The Real Estate Market Crash

The real estate market has been trending up massively since 2020. Do we really think it can keep up at this pace? Houses are up over 16% nation wide just in 2021. Last time we saw this, was in 2008 and we had a market crash. So… are we thinking the same thing is going to happen this time around in 2022?

It is definitely possible! It sure could have a correction or a crash. Anything is possible and I am not going to say yes or no for certain. We had record low interest rates in 2020 and 2021 to stimulate buying. This was allowing massive amounts of money to change hands with low interest rates being locked in. I have heard for every 1% of interest rate increase or decrease, it is viable to see a increase or decrease of 10% on real estate cost, to make up for a similar monthly payment. Since, most people buying homes are individuals or families who are buying them to live in as their primary residence. They are concerned mostly with their monthly payment and what they can afford. So, if interest rates are high, market prices for houses need to be lower to accommodate for similar monthly payments. If interest rates are low, market prices for homes can be higher. So, as interest rates increase, we could see market prices for homes to decrease accordingly. However, that is also not a guarantee, just a speculation from some professionals in the real estate market.

Second, there are real estate stages. I will attach a picture for individuals to review. Right now we are in phase 2, the expansion. We still do not have increasing vacancy or supply, so we have not reached phase 3 yet. However, if we look at the market trend, it looks like there could be a recession in the future.

On the contrary, we could see prices continue to grow or stay similar. I say this because we have an explanation for why prices sky rocket the past 2 years. Here is why:

  • Interest rates decreased for more stimulation in the market, which allowed for prices of homes to increase. So, if interest rates do not severely increase, we could stay at similar prices.
  • Inflation has skyrocketed, the federal government has printed 80% of the money in circulation since January of 2020. This means we went from 4 trillion dollars in circulation to 20 trillion dollars in circulation.
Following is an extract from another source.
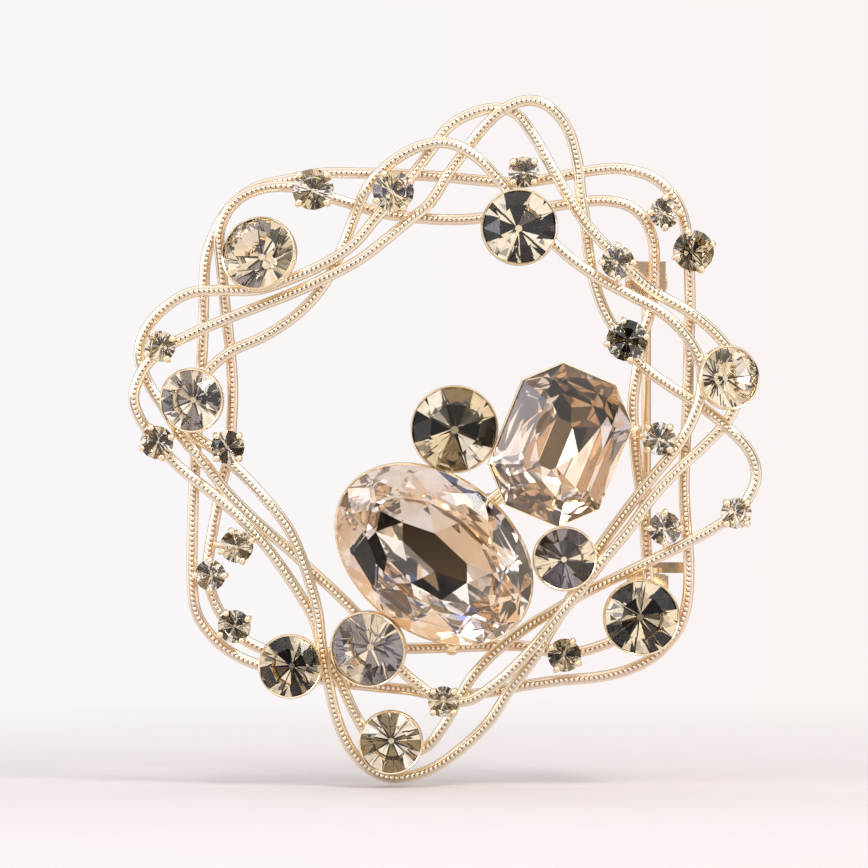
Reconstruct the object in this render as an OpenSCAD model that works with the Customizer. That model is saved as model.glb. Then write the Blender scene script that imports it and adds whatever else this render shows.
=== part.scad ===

Here is a link to one of my sources
  • There is a shortage of housing right now, driving demand in the market

With these three points, it does not seem unreasonable for prices of homes to increase. It does not seem unreasonable for prices of everything to increase, considering we have to make up for 80% increase in the circulation of money with no new production.

My feelings on the topic, if we look at the chart for the real estate cycle, I would believe we are on a road to recession. If we look at the contrary points I made, which are not taken into account in the real estate chart, it makes sense for prices to be inflated and for them to continue or stay at their elevated prices.

We are in a very weird time right now and if we look at history, we could be in for a recession within the country if the government lets the economy run its course and does not keep bailing us out with buying and selling more bonds and printing more money. We can discuss that in another blog though.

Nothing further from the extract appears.